The NFL is the better financial machine. It has a closed league, no relegation, equal national media sharing, a hard salary cap, huge domestic television contracts, and owners who benefit from stable margins. Its average franchise value of about $7.1 billion shows how powerful that structure is.

European soccer is the bigger global cultural product. Its best clubs can generate more than $1 billion per year, and its biggest stars can earn more than any NFL player. But the system is less equal, less controlled, and more exposed to wage inflation, transfer spending, and relegation pressure.

MLS is the bridge between the two systems. It uses American cost controls, but it needs global soccer credibility. Messi proved that one world champion can change interest, viewership, sponsorship, and club value. Latin American immigration gives soccer a deep cultural foundation in the United States. The 2026 World Cup gives the sport another powerful push.
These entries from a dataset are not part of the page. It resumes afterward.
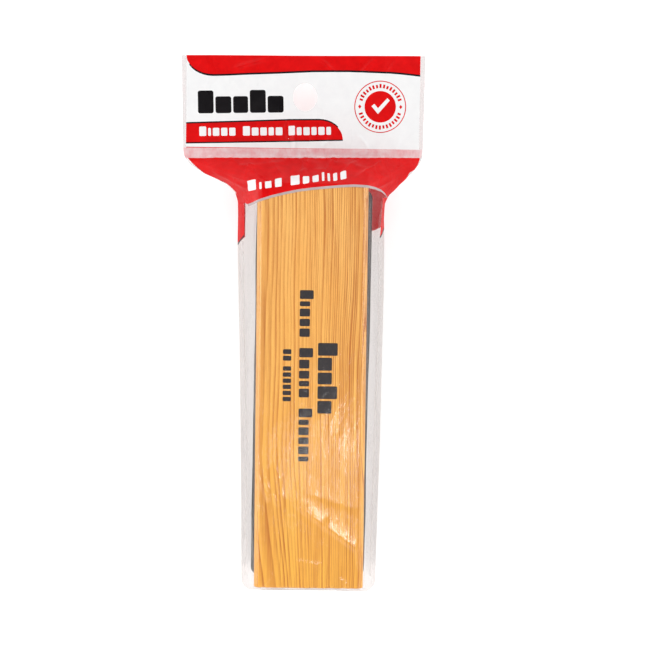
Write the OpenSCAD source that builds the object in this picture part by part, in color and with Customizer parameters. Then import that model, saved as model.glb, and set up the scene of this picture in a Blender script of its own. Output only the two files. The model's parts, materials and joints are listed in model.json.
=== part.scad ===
// Chalkboard eraser in its hanging bag: a wooden grip block on a corduroy-covered foam pad,
// inside a welded film sleeve with a printed, flat hanging header.
//
// Millimetres. The origin is the centre of the eraser's footprint on the surface it lies on.
// +X runs across the block, +Y along it towards the header, +Z up from the pad to the grip.

/* [Grip block] */
// Width of the wooden block
block_w = 45; // [42:0.5:47]
// Length of the wooden block
block_l = 165; // [140:1:200]
// Thickness of the wooden block
block_h = 16; // [14:0.5:22]
// Rounding of the two long top edges
block_round = 2.5; // [1:0.5:4]
// Radius of the cutter that makes the finger grooves
groove_r = 8; // [7:0.5:12]
// Depth of each finger groove
groove_depth = 2.5; // [1:0.5:3]

/* [Pad] */
// Width of the pad over its cloth
pad_w = 48.4; // [44:0.2:49]
// Length of the pad over its cloth
pad_l = 164; // [136:1:198]
// Radius of the pad's upright corners
pad_corner = 3; // [1.5:0.5:5]
// Thickness of the foam core
foam_h = 16.5; // [10:0.5:24]
// Thickness of the corduroy, pile included
cloth_t = 1; // [0.6:0.1:1.5]
// Width of the hem that turns over the pad board
hem_w = 11; // [8:0.5:14]
// Thickness of the pad board
board_t = 1.5; // [1:0.1:3]
// Angle by which the pad is glued on out of line with the block
pad_skew = 0.5; // [0:0.1:0.8]

/* [Staples] */
// Staples along each long side of the hem
side_staples = 6; // [3:1:9]
// Width of a staple's crown
crown_w = 9; // [6:0.5:12]
// Width of the staple wire across its flat side
wire_w = 0.7; // [0.5:0.1:1]
// Thickness of the staple wire
wire_t = 0.45; // [0.3:0.05:0.5]
// Depth that a staple reaches below the hem's top
staple_depth = 2.3; // [1.8:0.1:2.4]

/* [Sleeve] */
// Thickness of each ply of film
film_t = 0.25; // [0.2:0.05:0.3]
// Clearance between the eraser and the film above and below it
film_gap = 0.35; // [0.3:0.05:1]
// Clearance between the eraser's ends and the film
end_gap = 0.55; // [0.5:0.05:2]
// Width of the welded seam along each side
weld_w = 1.5; // [1:0.5:3]
// Width of the sleeve between its seams at the closed end
sleeve_end_w = 54; // [53:0.5:60]
// Width of the sleeve between its seams where it starts to flare
sleeve_mid_w = 57.6; // [54:0.2:64]
// Width of the sleeve between its seams at the tear line
sleeve_mouth_w = 69; // [60:0.2:80]
// Length of the flared part of the sleeve
flare_l = 9; // [5:1:20]
// Radius of the sleeve's corners at the closed end
end_corner = 5; // [3:0.5:8]

/* [Closure] */
// Length of the lip that folds under the sleeve
lip_l = 28; // [20:1:40]
// Width that the lip loses on each side towards its edge
lip_taper = 3; // [0:0.5:6]
// Width of the strip of adhesive on the lip
strip_w = 10; // [6:1:14]
// Thickness of the strip of adhesive
strip_t = 0.08; // [0.06:0.01:0.1]

/* [Header] */
// Length of the shoulder from the tear line to the header's weld
shoulder_l = 11.6; // [11:0.2:20]
// Width of the header
header_w = 101; // [90:1:120]
// Length of the header above its weld
header_l = 41.1; // [35:0.1:60]
// Sideways offset of the header from the block's centre line
header_shift = -4.7; // [-6:0.1:6]
// Radius of the hanging hole
hole_r = 5; // [3:0.5:6]
// Distance from the header's top edge to the centre of the hanging hole
hole_drop = 17.5; // [12:0.2:25]
// Sideways offset of the hanging hole from the header's centre line
hole_shift = 0.8; // [-3:0.1:3]

/* [Hidden] */
$fn = 48;

// Heights, from the supporting surface up.
lip_gap = 0.1; // under the raised end of the back film
step_z = film_t + lip_gap; // underside of the back film above the lip
pad_z = step_z + film_t + film_gap; // underside of the pad
foam_z = pad_z + cloth_t;
board_z = foam_z + foam_h;
hem_z = board_z + board_t;
block_z = hem_z + cloth_t; // underside of the wooden block
top_z = block_z + block_h + film_gap + film_t; // outer face of the sleeve's front film
mid_z = top_z / 2; // plane of the side welds and of the header

// Places along the bag.
end_y = -block_l / 2 - end_gap - film_t; // outer face of the closed end
step_y = end_y + lip_l + 2; // where the back film steps down past the lip
tear_gap = 0.2; // between the sleeve and the shoulder at the tear line
mouth_y = block_l / 2 + end_gap + film_t; // open edge of the sleeve
tear_y = mouth_y + tear_gap; // lower edge of the shoulder
flare_y = mouth_y - flare_l;
weld_y = tear_y + shoulder_l; // top edge of the shoulder
fold_gap = 0.5; // from the shoulder to the fold line of the header
fold_y = weld_y + fold_gap;
header_y = fold_y + 0.4; // lower edge of the header's plies

hem_gap = 0.5; // between the hem and the glue bed
seam_gap = 0.1; // between the end wall and the sleeve's rounded corners
flap_w = sleeve_end_w - 2 * end_corner - 2 * seam_gap;
lip_hinge_z = film_t + 0.02;
wall_top_z = top_z - film_t - 0.2;
thin = 0.01; // thickness of the sections that the shoulder is lofted between
reach = 400; // larger than the whole bag, for cutting planes

function arc(cx, cy, r, from, to, steps = 6) =
    [for (i = [0 : steps]) let (a = from + (to - from) * i / steps) [cx + r * cos(a), cy + r * sin(a)]];

function mirrored(points) = [for (i = [len(points) - 1 : -1 : 0]) [-points[i][0], points[i][1]]];

// Right half of the sleeve's plan, moved inwards by inset, from its closed end to past its mouth.
function half_plan(inset, past) = concat(
    arc(sleeve_end_w / 2 - end_corner, end_y + end_corner, end_corner - inset, -90, 0),
    [
        [sleeve_mid_w / 2 - inset, flare_y],
        [sleeve_mouth_w / 2 - inset, mouth_y],
        [sleeve_mouth_w / 2 - inset, mouth_y + past],
    ]
);

function sleeve_plan(inset, past = 0) = concat(half_plan(inset, past), mirrored(half_plan(inset, past)));

module rounded_plate(w, l, h, r) {
    linear_extrude(h) {
        square([w - 2 * r, l], center = true);
        square([w, l - 2 * r], center = true);
        for (x = [-1, 1], y = [-1, 1]) {
            translate([x * (w / 2 - r), y * (l / 2 - r)]) circle(r);
        }
    }
}

module centred_box(w, l, h) {
    linear_extrude(h) square([w, l], center = true);
}

// ---- The eraser ----

module block_section() {
    difference() {
        union() {
            translate([-block_w / 2, 0]) square([block_w, block_h - block_round]);
            translate([-block_w / 2 + block_round, 0]) square([block_w - 2 * block_round, block_h]);
            for (x = [-1, 1]) {
                translate([x * (block_w / 2 - block_round), block_h - block_round]) circle(block_round);
            }
        }
        for (x = [-1, 1]) {
            translate([x * (block_w / 2 + groove_r - groove_depth), block_h / 2]) circle(groove_r);
        }
    }
}

module grip_block() {
    color("#dfa55a")
        translate([0, block_l / 2, block_z])
            rotate([90, 0, 0])
                linear_extrude(block_l) block_section();
}

// Everything in the pad is turned by the same small angle.
module in_pad(z) {
    rotate([0, 0, -pad_skew]) translate([0, 0, z]) children();
}

module glue_bed() {
    inset = 2 * (cloth_t + hem_w + hem_gap);
    color("#efe3b8") in_pad(hem_z) centred_box(pad_w - inset, pad_l - inset, cloth_t);
}

module pad_board() {
    color("#a98457")
        in_pad(board_z) rounded_plate(pad_w - 2 * cloth_t, pad_l - 2 * cloth_t, board_t, pad_corner - cloth_t);
}

module foam_core() {
    color("#ded9c2")
        in_pad(foam_z) rounded_plate(pad_w - 2 * cloth_t, pad_l - 2 * cloth_t, foam_h, pad_corner - cloth_t);
}

// One piece of cloth: the working face, four sides, and a hem turned in over the pad board.
module corduroy_cover() {
    hem_inset = 2 * (cloth_t + hem_w);
    color("#2c2726") in_pad(pad_z) difference() {
        rounded_plate(pad_w, pad_l, block_z - pad_z, pad_corner);
        translate([0, 0, cloth_t])
            rounded_plate(pad_w - 2 * cloth_t, pad_l - 2 * cloth_t, hem_z - foam_z, pad_corner - cloth_t);
        translate([0, 0, hem_z - pad_z - cloth_t / 2]) centred_box(pad_w - hem_inset, pad_l - hem_inset, 2 * cloth_t);
    }
}

module staple() {
    translate([-crown_w / 2, -wire_w / 2, -wire_t]) cube([crown_w, wire_w, wire_t]);
    for (x = [-1, 1]) {
        translate([x * (crown_w - wire_t) / 2 - wire_t / 2, -wire_w / 2, -staple_depth])
            cube([wire_t, wire_w, staple_depth - wire_t / 2]);
    }
}

module cover_staples() {
    hem_mid = cloth_t + hem_w / 2;
    pitch = (pad_l - 2 * hem_mid - 2 * crown_w) / (side_staples - 1);
    color("silver") in_pad(block_z) {
        for (x = [-1, 1], i = [0 : side_staples - 1]) {
            translate([x * (pad_w / 2 - hem_mid), (i - (side_staples - 1) / 2) * pitch, 0])
                rotate([0, 0, 90]) staple();
        }
        for (y = [-1, 1]) {
            translate([0, y * (pad_l / 2 - hem_mid), 0]) staple();
        }
    }
}

// ---- The sleeve ----

// The outline's wall, from z0 up by h, without the closed end between its rounded corners.
module sleeve_wall(z0, h) {
    translate([0, 0, z0]) difference() {
        linear_extrude(h) polygon(sleeve_plan(0));
        translate([0, 0, -h]) linear_extrude(3 * h) polygon(sleeve_plan(film_t, 5));
        translate([0, end_y, -h]) centred_box(sleeve_end_w - 2 * end_corner, 2 * film_t + 0.3, 3 * h);
    }
}

// The flat seam that stands out along both sides.
module side_welds(z0) {
    translate([0, 0, z0]) difference() {
        linear_extrude(film_t) polygon(sleeve_plan(-weld_w));
        translate([0, 0, -film_t]) linear_extrude(3 * film_t) polygon(sleeve_plan(film_t, 5));
        translate([0, end_y - weld_w, -film_t])
            centred_box(reach, 2 * (weld_w + end_corner), 3 * film_t);
    }
}

module sleeve_front_film() {
    color("gainsboro", 0.4) {
        translate([0, 0, top_z - film_t]) linear_extrude(film_t) polygon(sleeve_plan(0));
        sleeve_wall(mid_z, top_z - film_t - mid_z);
        side_welds(mid_z);
    }
}

// Side view of the back film: flat on the surface, and raised over the closure lip.
module back_film_section() {
    polygon([
        [end_y + 2 * film_t, step_z + film_t], [end_y + 2 * film_t, step_z],
        [step_y, step_z], [step_y + step_z, 0], [mouth_y, 0], [mouth_y, film_t],
        [step_y + step_z, film_t], [step_y, step_z + film_t],
    ]);
}

module sleeve_back_film() {
    color("gainsboro", 0.4) {
        intersection() {
            translate([0, 0, -1]) linear_extrude(4) polygon(sleeve_plan(0));
            translate([reach / 2, 0, 0])
                rotate([0, -90, 0])
                    linear_extrude(reach) mirror_diagonal() back_film_section();
        }
        sleeve_wall(step_z + film_t / 2, mid_z - step_z - film_t / 2);
        intersection() {
            sleeve_wall(film_t / 2, step_z + film_t);
            translate([-reach / 2, step_y + step_z, 0]) cube([reach, reach, 2 * step_z]);
        }
        side_welds(mid_z - film_t);
    }
}

// Swaps the two axes of a flat shape, so that a (y, z) outline can be extruded along X.
module mirror_diagonal() {
    mirror([1, -1]) children();
}

module end_wall_film() {
    color("gainsboro", 0.4)
        translate([-flap_w / 2, end_y, lip_hinge_z + 0.03])
            cube([flap_w, film_t, wall_top_z - lip_hinge_z - 0.03]);
}

module closure_lip() {
    color("whitesmoke", 0.5)
        linear_extrude(film_t) polygon([
            [-flap_w / 2, end_y], [flap_w / 2, end_y],
            [flap_w / 2, end_y + lip_l / 2], [flap_w / 2 - lip_taper, end_y + lip_l],
            [-flap_w / 2 + lip_taper, end_y + lip_l], [-flap_w / 2, end_y + lip_l / 2],
        ]);
}

module adhesive_strip() {
    color("white", 0.6)
        translate([0, end_y + lip_l - 2 - strip_w / 2, film_t])
            centred_box(flap_w - 2 * lip_taper - 2, strip_w, strip_t);
}

// ---- The header ----

// A thin upright section across the bag, for lofting.
module section(x, y, w, h) {
    translate([x, y, mid_z - h / 2]) centred_box(w, thin, h);
}

// The shoulder narrows from the sleeve's mouth to the header's flat weld.
module shoulder_shell() {
    difference() {
        hull() {
            section(0, tear_y + thin / 2, sleeve_mouth_w, top_z);
            section(0, tear_y + thin / 2, sleeve_mouth_w + 2 * weld_w, 2 * film_t);
            section(header_shift, weld_y - thin / 2, header_w, 2 * film_t);
        }
        hull() {
            section(0, tear_y - thin, sleeve_mouth_w - 2 * film_t, top_z - 2 * film_t);
            section(header_shift, weld_y - film_t, header_w - 4 * weld_w, thin);
        }
    }
}

module above_welds() {
    translate([-reach / 2, -reach / 2, mid_z]) cube(reach);
}

module shoulder_front_film() {
    color("#e3201f") intersection() {
        shoulder_shell();
        above_welds();
    }
}

module shoulder_back_film() {
    color("#e3201f") difference() {
        shoulder_shell();
        above_welds();
    }
}

module header_ply(z) {
    difference() {
        translate([header_shift - header_w / 2, header_y, z]) cube([header_w, header_l, film_t]);
        translate([header_shift + hole_shift, header_y + header_l - hole_drop, z - 1])
            cylinder(r = hole_r, h = film_t + 2);
    }
}

module header_front_ply() {
    color("#f2f2f0") header_ply(mid_z);
}

module header_back_ply() {
    color("#f2f2f0") header_ply(mid_z - film_t);
}

grip_block();
glue_bed();
cover_staples();
pad_board();
foam_core();
corduroy_cover();
sleeve_front_film();
sleeve_back_film();
end_wall_film();
closure_lip();
adhesive_strip();
shoulder_front_film();
shoulder_back_film();
header_front_ply();
header_back_ply();
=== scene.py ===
import json
import math
import random

import bmesh
import bpy
import numpy as np
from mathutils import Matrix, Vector
from mathutils.geometry import delaunay_2d_cdt


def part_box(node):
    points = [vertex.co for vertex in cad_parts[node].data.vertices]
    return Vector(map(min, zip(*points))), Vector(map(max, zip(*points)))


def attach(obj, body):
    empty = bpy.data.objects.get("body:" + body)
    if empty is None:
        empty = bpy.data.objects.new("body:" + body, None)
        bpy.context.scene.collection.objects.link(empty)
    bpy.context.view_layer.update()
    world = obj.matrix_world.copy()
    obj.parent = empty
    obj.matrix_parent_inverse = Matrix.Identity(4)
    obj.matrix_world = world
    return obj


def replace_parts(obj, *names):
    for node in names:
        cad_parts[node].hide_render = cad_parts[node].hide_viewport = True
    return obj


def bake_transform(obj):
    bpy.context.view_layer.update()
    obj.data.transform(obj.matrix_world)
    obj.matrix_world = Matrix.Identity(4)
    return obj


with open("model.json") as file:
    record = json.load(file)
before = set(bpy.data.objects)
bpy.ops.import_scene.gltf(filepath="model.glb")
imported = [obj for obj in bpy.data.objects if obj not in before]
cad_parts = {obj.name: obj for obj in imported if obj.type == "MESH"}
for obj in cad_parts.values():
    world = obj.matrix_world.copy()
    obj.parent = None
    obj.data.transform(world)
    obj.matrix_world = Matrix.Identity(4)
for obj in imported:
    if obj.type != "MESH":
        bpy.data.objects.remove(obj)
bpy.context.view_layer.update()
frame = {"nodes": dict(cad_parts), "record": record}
MM = 0.001

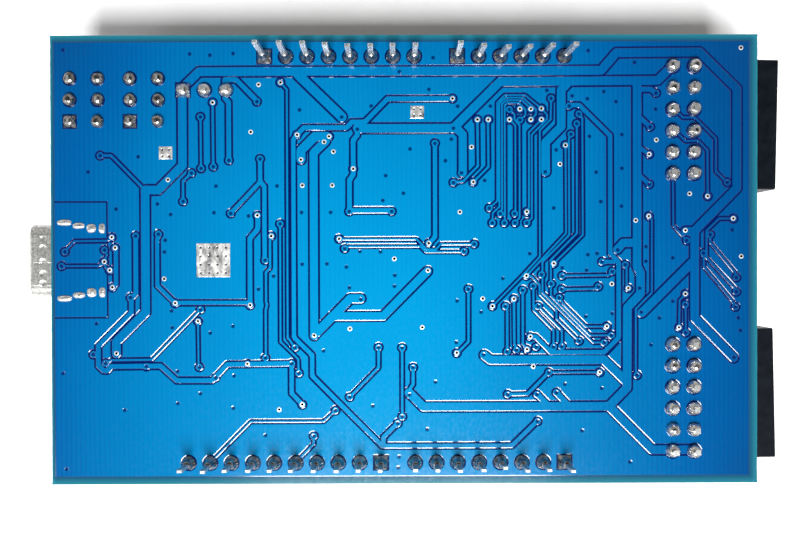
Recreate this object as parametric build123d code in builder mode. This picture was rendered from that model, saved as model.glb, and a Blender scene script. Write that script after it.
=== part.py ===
"""Controller board on two rows of shield sockets, lying solder side up on the mouths of those sockets.

+X runs from the USB socket to the two edge sockets, +Y from the digital row to the power row, and +Z
points out of the solder side. The origin is the middle of the rest plane, where the sockets' mouths lie.
"""

import os

from build123d import *

# ---- driving dimensions, in millimetres ----
PITCH = 2.54

BOARD_W = 84.0
BOARD_D = 53.34
BOARD_T = 1.6
MASK_T = 0.05
SOCKET_H = 8.5

COMPONENT_Z = SOCKET_H  # outer face of the component side, which looks down
SOLDER_Z = COMPONENT_Z + BOARD_T  # outer face of the solder side, which looks up

ROW_Y = 24.13  # half the distance between the shield rows
LAST_COLUMN_X = 19.0  # the column that both rows end on
DIGITAL_GAP = 4.064  # between the two digital sockets' nearest pins

USB_OVERHANG = 3.3  # how far the USB socket stands out past the board
EDGE_OVERHANG = 3.0  # the same for the edge sockets, before each one's own slip
EDGE_SLIP = {"upper": 0.15, "lower": -0.15}

HOLE_R = 0.5
PAD_R = 0.86
TAIL_X, TAIL_Y = 0.6, 0.4
POWER_ROW_TAIL = 4.3  # how far the tails stand out of the solder side
DIGITAL_ROW_TAIL = 3.4
SHORT_TAIL = 0.9

WELL = 1.0
SOCKET_D = 2.5
SOCKET_ROOF = 1.7

EDGE_PITCH_Y = 33.02  # between the middles of the two edge sockets
EDGE_COLUMN_X = 34.44  # the pin column nearer the board's edge
EDGE_BODY_D, EDGE_BODY_W, EDGE_BODY_H = 8.5, 15.7, 5.0
EDGE_HOLE_R = 0.55
EDGE_SKEW = 1.2  # degrees by which each edge socket was soldered out of square
WIRE = 0.64

USB_W, USB_H, USB_L, USB_WALL = 8.94, 3.26, 9.2, 0.3
USB_CORNER = 1.3

SWITCH_X = (-38.0, -30.85)
SWITCH_Y = 19.02
SWITCH_L, SWITCH_W, SWITCH_H = 9.0, 6.2, 3.5
SWITCH_ROW = 3.32  # between a switch's two rows of terminals
SWITCH_TRAVEL = 2.0

JUMPER_X, JUMPER_Y = -23.68, 20.17
JUMPER_H = 2.54

RESET_X, RESET_Y = -34.5, -17.5
RESET_TRAVEL = 0.25


def row(count, last_x, y):
    """Places of a row of pins that ends at last_x."""
    return [(last_x - PITCH * i, y) for i in range(count)]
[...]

The best financial future for soccer in the U.S. is not to become the NFL. It is to become a strong, profitable, multicultural, global-facing sports economy of its own. The NFL can remain number one, while soccer still becomes far bigger than it is today. If MLS, NWSL, European clubs, Liga MX, and broadcasters can convert U.S. interest into weekly habits, the United States could become one of the most valuable soccer markets in the world.